The output should consist solely of the line containing "obj.parent = rigid_bodies[body]" and the lines that follow it through the end of the data below.

● Data section
◆ ◆ ◆ ◆

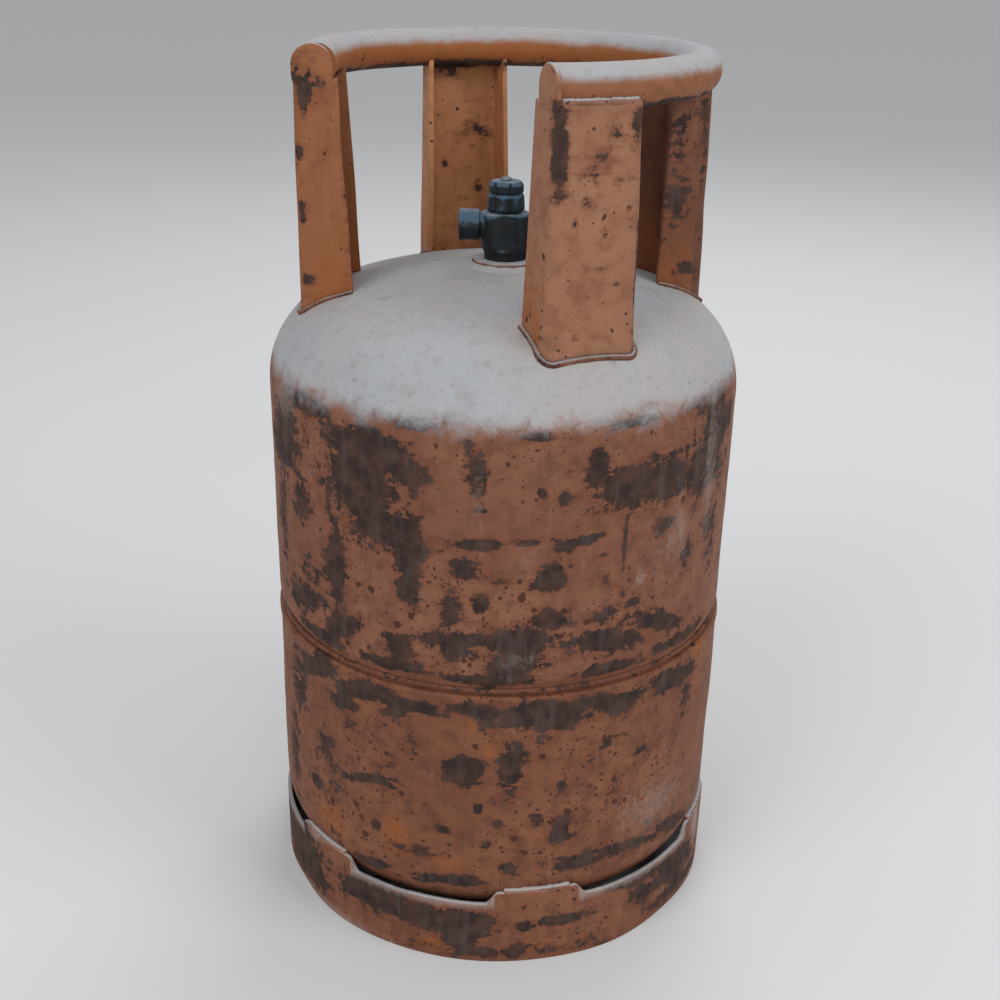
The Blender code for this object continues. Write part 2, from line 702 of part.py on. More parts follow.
def guard_ring_welds():
    """A bead along each post's top edge, under the tube's outer side."""
    out = POST_REACH + RING_BEAD / 2
    across = out - RING_RADIUS
    reach = GUARD_TUBE_RADIUS + RING_BEAD + GAP
    z = RING_Z - math.sqrt(reach ** 2 - across ** 2)
    half = post_half_width(RING_Z) - POST_BEND
    for name, azimuth in POST_AZIMUTHS.items():
        points = [out_from_axis(azimuth, out, half * (i / 3 - 1), z) for i in range(7)]
        bar("guard_ring_weld_" + name, points, RING_BEAD, RUSTY_PAINT)


# Valve

def valve_body():
    """The valve's forging: stem, bored barrel, outlet to the left, relief boss to the right."""
    neck_z = BUNG_TOP_Z + NECK_HEIGHT
    stem_z = BUNG_TOP_Z - STEM_LENGTH
    thread_bore = GLAND_THREAD_RADIUS + GAP
    outline = [(thread_bore, BODY_TOP_Z), (BODY_RADIUS - BODY_CHAMFER, BODY_TOP_Z),
               (BODY_RADIUS, BODY_TOP_Z - BODY_CHAMFER), (BODY_RADIUS, neck_z + BODY_CHAMFER),
               (STEM_RADIUS, neck_z), (STEM_RADIUS, stem_z + STEM_CHAMFER),
               (STEM_RADIUS - STEM_CHAMFER, stem_z), (INLET_BORE, stem_z),
               (INLET_BORE, FLOOR_Z - SEAT_BORE_DEPTH), (SEAT_BORE, FLOOR_Z - SEAT_BORE_DEPTH + GAP),
               (SEAT_BORE, SEAT_Z), (SEAT_BORE + SEAT_LIP, SEAT_Z), (SEAT_BORE + SEAT_LIP, FLOOR_Z),
               (CHAMBER_RADIUS, FLOOR_Z), (CHAMBER_RADIUS, GLAND_BOTTOM_Z - THREAD_RELIEF),
               (thread_bore, GLAND_BOTTOM_Z - THREAD_RELIEF + GAP)]
    body = turned("valve_body", outline, VALVE_STEPS, DARK_BRASS)
    start = (CHAMBER_RADIUS + BODY_RADIUS) / 2
    outlet = rod("outlet_spigot", OUTLET_RADIUS, start, OUTLET_LENGTH, VALVE_STEPS)
    lay_along_x(outlet, OUTLET_Z, False)
    boss = rod("relief_boss", RELIEF_BOSS_RADIUS, start, RELIEF_BOSS_LENGTH, VALVE_STEPS)
    lay_along_x(boss, RELIEF_Z, True)
    for item in (outlet, boss):
        combine(body, item, "UNION")
    bore = rod("outlet_bore", OUTLET_BORE, CHAMBER_RADIUS / 2, BIG, SMALL_STEPS)
    lay_along_x(bore, OUTLET_Z, False)
    passage = rod("relief_passage", RELIEF_PASSAGE, SEAT_BORE / 2, RELIEF_SEAT_X + MM, SMALL_STEPS)
    lay_along_x(passage, RELIEF_Z, True)
    chamber = rod("relief_chamber", RELIEF_CHAMBER_RADIUS, RELIEF_SEAT_X, BIG, VALVE_STEPS)
    lay_along_x(chamber, RELIEF_Z, True)
    for item in (bore, passage, chamber, flats_cutter(neck_z)):
        combine(body, item, "DIFFERENCE")
    return body


def flats_cutter(neck_z):
    """Two blocks that mill the spanner flats on the body's front and back."""
    blocks = []
    for side in (-1, 1):
        near = side * BODY_FLATS / 2
        far = side * BODY_RADIUS * 2
        low = (-BODY_RADIUS, min(near, far), neck_z - MM)
        high = (BODY_RADIUS, max(near, far), BODY_TOP_Z + MM)
        blocks.append(block("flat_%d" % side, low, high))
    return as_mesh(blocks, "flats_cutter")


def gland_nut():
    """The hexagon nut that closes the body and guides the spindle."""
    nut = rod("gland_nut", GLAND_THREAD_RADIUS, GLAND_BOTTOM_Z, GLAND_HEAD_Z + MM, VALVE_STEPS, BARE_BRASS)
    head = rod("gland_head", GLAND_HEX_RADIUS, GLAND_HEAD_Z, GLAND_TOP_Z, 6)
    hole = rod("gland_hole", GLAND_BORE, GLAND_BOTTOM_Z - MM, GLAND_TOP_Z + MM, VALVE_STEPS)
    combine(nut, head, "UNION")
    combine(nut, hole, "DIFFERENCE")
    return nut


def valve_spindle():
    """The spindle: screw end, collar, O-ring groove and a square for the handwheel."""
    groove_z = (GLAND_BOTTOM_Z + BODY_TOP_Z) / 2
    floor = SPINDLE_RADIUS - ORING_GROOVE
    half = ORING_GROOVE * 0.8
    outline = [(0.0, KNOB_HUB_Z), (SPINDLE_RADIUS, KNOB_HUB_Z), (SPINDLE_RADIUS, groove_z + half),
               (floor, groove_z + half), (floor, groove_z - half), (SPINDLE_RADIUS, groove_z - half),
               (SPINDLE_RADIUS, COLLAR_TOP_Z), (SPINDLE_COLLAR_RADIUS, COLLAR_TOP_Z),
               (SPINDLE_COLLAR_RADIUS, COLLAR_BOTTOM_Z), (SPINDLE_SCREW_RADIUS, COLLAR_BOTTOM_Z),
               (SPINDLE_SCREW_RADIUS, SPINDLE_TIP_Z), (0.0, SPINDLE_TIP_Z)]
    spindle = turned("valve_spindle", outline, VALVE_STEPS, BARE_BRASS, closed=False)
    square = rod("spindle_square", SPINDLE_SQUARE / math.sqrt(2), KNOB_HUB_Z - MM, SPINDLE_TOP_Z, 4,
                 turn=math.radians(45))
    hole = rod("spindle_hole", SCREW_RADIUS + GAP, KNOB_TOP_Z - SCREW_LENGTH - GAP, BIG, SMALL_STEPS)
    combine(spindle, square, "UNION")
    combine(spindle, hole, "DIFFERENCE")
    return spindle


def spindle_o_ring():
    """The rubber ring in the spindle's groove, which seals against the gland."""
    floor = SPINDLE_RADIUS - ORING_GROOVE
    slack = RUNNING / 2
    section = (GLAND_BORE - floor) / 2 - slack
    z = (GLAND_BOTTOM_Z + BODY_TOP_Z) / 2
    return turned_ring("spindle_o_ring", floor + slack + section, z, section, SMALL_STEPS, 6, RUBBER)


def valve_plug():
    """The plug that the spindle's screw lifts, with a recess for its seat disc."""
    bore = SPINDLE_SCREW_RADIUS + GAP
    recess = SEAT_DISC_RADIUS + GAP
    outline = [(bore, PLUG_TOP_Z), (PLUG_RADIUS, PLUG_TOP_Z), (PLUG_RADIUS, PLUG_Z), (recess, PLUG_Z),
               (recess, PLUG_RECESS_Z), (0.0, PLUG_RECESS_Z)]
    floor = [(0.0, PLUG_ROOF_Z), (bore, PLUG_ROOF_Z)]
    return turned("valve_plug", floor + outline, VALVE_STEPS, BARE_BRASS, closed=False)


def seat_disc():
    """The nylon disc that closes on the seat's lip."""
    return rod("seat_disc", SEAT_DISC_RADIUS, SEAT_DISC_Z, SEAT_DISC_Z + SEAT_DISC_HEIGHT, VALVE_STEPS, NYLON)


def handwheel():
    """The hollow knob: slightly tapered, with a groove round it and six flutes."""
    cavity = GLAND_HEX_RADIUS + 3 * GAP
    groove_z = KNOB_Z + KNOB_GROOVE_RISE
    top_radius = KNOB_RADIUS - KNOB_TAPER
    outline = [(0.0, KNOB_TOP_Z), (top_radius - KNOB_EDGE, KNOB_TOP_Z),
               (top_radius - KNOB_EDGE / 3, KNOB_TOP_Z - KNOB_EDGE / 3),
               (top_radius, KNOB_TOP_Z - KNOB_EDGE), (top_radius, groove_z + KNOB_GROOVE),
               (top_radius - KNOB_GROOVE, groove_z), (KNOB_RADIUS - KNOB_TAPER / 2, groove_z - KNOB_GROOVE),
               (KNOB_RADIUS, KNOB_Z + KNOB_GROOVE), (KNOB_RADIUS - KNOB_GROOVE, KNOB_Z),
               (cavity, KNOB_Z), (cavity, KNOB_HUB_Z), (0.0, KNOB_HUB_Z)]
    knob = turned("handwheel", outline, VALVE_STEPS, DARK_PLASTIC, closed=False)
    flutes = []
    for index in range(KNOB_FLUTES):
        azimuth = KNOB_FLUTE_AZIMUTH + index * 360.0 / KNOB_FLUTES
        flute = rod("flute_%d" % index, KNOB_FLUTE_RADIUS, KNOB_Z - MM, KNOB_TOP_Z + MM, FLUTE_STEPS)
        flute.location = out_from_axis(azimuth, KNOB_RADIUS + KNOB_FLUTE_RADIUS / 3, 0.0, 0.0)
        flutes.append(flute)
    combine(knob, as_mesh(flutes, "flutes"), "DIFFERENCE")
    hole_radius = (SPINDLE_SQUARE + 2 * GAP) / math.sqrt(2)
    hole = rod("knob_hole", hole_radius, KNOB_HUB_Z - MM, BIG, 4, turn=math.radians(45))
    combine(knob, hole, "DIFFERENCE")
    return knob


def handwheel_screw():
    """The slotted screw that holds the handwheel down."""
    head_z = KNOB_TOP_Z + GAP
    top = head_z + SCREW_HEAD_HEIGHT
    tip_z = KNOB_TOP_Z - SCREW_LENGTH
    outline = [(0.0, top), (SCREW_HEAD_RADIUS * 0.6, top - GAP),
               (SCREW_HEAD_RADIUS, top - SCREW_HEAD_HEIGHT / 2), (SCREW_HEAD_RADIUS, head_z),
               (SCREW_RADIUS, head_z), (SCREW_RADIUS, tip_z), (0.0, tip_z)]
    screw = turned("handwheel_screw", outline, SMALL_STEPS, BARE_STEEL, closed=False)
    half = SCREW_SLOT / 2
    slot = block("screw_slot", (-KNOB_RADIUS, -half, top - SCREW_SLOT), (KNOB_RADIUS, half, top + MM))
    combine(screw, slot, "DIFFERENCE")
    return screw


def outlet_cap():
    """The cap nut on the outlet: a cup with a raised rim round its closed end."""
    end = CAP_INNER_X + CAP_END
    rim = CAP_RADIUS + CAP_RIM
    outline = [(0.0, end), (rim - CAP_EDGE, end), (rim, end - CAP_EDGE), (rim, end - CAP_RIM_WIDTH),
               (CAP_RADIUS, end - CAP_RIM_WIDTH - CAP_RIM), (CAP_RADIUS, CAP_START), (CAP_BORE, CAP_START),
               (CAP_BORE, CAP_INNER_X), (0.0, CAP_INNER_X)]
    cap = turned("outlet_cap", outline, VALVE_STEPS, DARK_PLASTIC, closed=False)
    lay_along_x(cap, OUTLET_Z, False)
    return cap


def outlet_cap_washer():
    """The rubber washer that the cap presses on the outlet's end."""
    radius = OUTLET_RADIUS - GAP
    outline = [(OUTLET_BORE, WASHER_X + WASHER_THICKNESS), (radius, WASHER_X + WASHER_THICKNESS),
               (radius, WASHER_X), (OUTLET_BORE, WASHER_X)]
    washer = turned("outlet_cap_washer", outline, SMALL_STEPS, RUBBER)
    lay_along_x(washer, OUTLET_Z, False)
    return washer


def relief_disc():
    """The disc with a rubber face that the spring holds on the relief seat."""
    disc = rod("relief_disc", RELIEF_CHAMBER_RADIUS - GAP, RELIEF_DISC_X, RELIEF_DISC_X + RELIEF_DISC_HEIGHT,
               VALVE_STEPS, RUBBER)
    lay_along_x(disc, RELIEF_Z, True)
    return disc


def relief_spring():
    """The coil spring between the disc and the relief cap."""
    low = SPRING_X + SPRING_WIRE
    high = RELIEF_CAP_X - GAP - SPRING_WIRE
    count = SPRING_TURNS * COIL_STEPS
    points = []
    for i in range(count + 1):
        angle = 2 * math.pi * SPRING_TURNS * i / count
        height = low + (high - low) * i / count
        points.append((height, SPRING_RADIUS * math.cos(angle), RELIEF_Z + SPRING_RADIUS * math.sin(angle)))
    return as_mesh([bar("spring_line", points, SPRING_WIRE)], "relief_spring", BARE_STEEL)


def relief_cap():
    """The drilled hexagon plug that holds the relief spring."""
    radius = RELIEF_CHAMBER_RADIUS - GAP
    head_x = RELIEF_BOSS_LENGTH + GAP
    cap = rod("relief_cap", radius, RELIEF_CAP_X, head_x + MM, VALVE_STEPS, BARE_BRASS)
    head = rod("relief_head", RELIEF_CAP_HEX, head_x, head_x + RELIEF_CAP_HEIGHT, 6)
    vent = rod("relief_vent", RELIEF_VENT, RELIEF_CAP_X - MM, head_x + RELIEF_CAP_HEIGHT + MM, VALVE_STEPS)
    combine(cap, head, "UNION")
    combine(cap, vent, "DIFFERENCE")
    for item in (cap, head, vent):
        lay_along_x(item, RELIEF_Z, True)
    return cap


def build():
    """Make every sub-part."""
    upper_shell()
    lower_shell()
    girth_weld()
    valve_bung()
    bung_weld()
    foot_ring()
    foot_ring_welds()
    tank, ring = tank_cutter(), ring_cutter()
    for place_name in POST_AZIMUTHS:
        guard_post(place_name, tank, ring)
    post_foot_welds()
    guard_ring()
    guard_ring_welds()
    valve_body()
    gland_nut()
    valve_spindle()
    spindle_o_ring()
    valve_plug()
    seat_disc()
    handwheel()
    handwheel_screw()
    outlet_cap()
    outlet_cap_washer()
    relief_disc()
    relief_spring()
    relief_cap()


build()
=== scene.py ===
# %% [markdown]
# A rusty gas cylinder, dressed in Blender.
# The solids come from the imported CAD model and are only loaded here. This lesson gives them
# their skin: finer surfaces worked out with numpy, and paint, rust and dust made from nodes.
# Everything is in metres with Z up, and the front looks along -Y.

# %% Load the frame
import json
import math

import bmesh
import bpy
import numpy as np
from mathutils import Matrix, Vector

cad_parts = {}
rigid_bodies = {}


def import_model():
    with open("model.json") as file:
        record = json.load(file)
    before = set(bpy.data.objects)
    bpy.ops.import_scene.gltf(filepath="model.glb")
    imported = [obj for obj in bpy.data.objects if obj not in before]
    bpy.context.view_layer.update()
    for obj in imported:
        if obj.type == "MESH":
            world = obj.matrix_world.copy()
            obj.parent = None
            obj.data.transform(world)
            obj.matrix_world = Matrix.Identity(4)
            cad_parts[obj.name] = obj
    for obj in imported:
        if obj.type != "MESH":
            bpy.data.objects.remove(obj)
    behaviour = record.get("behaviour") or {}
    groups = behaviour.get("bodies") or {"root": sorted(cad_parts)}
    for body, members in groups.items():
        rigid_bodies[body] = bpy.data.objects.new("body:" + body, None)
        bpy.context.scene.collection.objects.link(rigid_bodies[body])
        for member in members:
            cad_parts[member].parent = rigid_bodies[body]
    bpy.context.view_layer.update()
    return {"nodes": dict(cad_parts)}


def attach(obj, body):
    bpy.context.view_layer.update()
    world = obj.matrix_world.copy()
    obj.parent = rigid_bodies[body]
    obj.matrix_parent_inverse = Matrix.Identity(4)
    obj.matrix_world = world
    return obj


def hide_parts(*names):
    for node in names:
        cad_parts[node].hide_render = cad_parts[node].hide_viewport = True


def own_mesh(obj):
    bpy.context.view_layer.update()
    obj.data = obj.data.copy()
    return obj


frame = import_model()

MM = 0.001

# %% [markdown]
# The camera comes first, so that every later render can be laid over the photograph.
# Its place was solved from the cylinder's outlines: it looks down by 23 degrees from a
# little under a metre away, and is rolled by about one degree.

# %% Camera
CAMERA_PLACE = Vector((0.0, -0.8935, 0.6579))
PITCH, YAW, ROLL = (math.radians(v) for v in (23.2057, -0.0101, 1.109))
LENS, SENSOR = 49.29, 36.0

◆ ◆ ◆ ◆

● Exercise output
    obj.parent = rigid_bodies[body]
    obj.matrix_parent_inverse = Matrix.Identity(4)
    obj.matrix_world = world
    return obj


def hide_parts(*names):
    for node in names:
        cad_parts[node].hide_render = cad_parts[node].hide_viewport = True


def own_mesh(obj):
    bpy.context.view_layer.update()
    obj.data = obj.data.copy()
    return obj


frame = import_model()

MM = 0.001

# %% [markdown]
# The camera comes first, so that every later render can be laid over the photograph.
# Its place was solved from the cylinder's outlines: it looks down by 23 degrees from a
# little under a metre away, and is rolled by about one degree.

# %% Camera
CAMERA_PLACE = Vector((0.0, -0.8935, 0.6579))
PITCH, YAW, ROLL = (math.radians(v) for v in (23.2057, -0.0101, 1.109))
LENS, SENSOR = 49.29, 36.0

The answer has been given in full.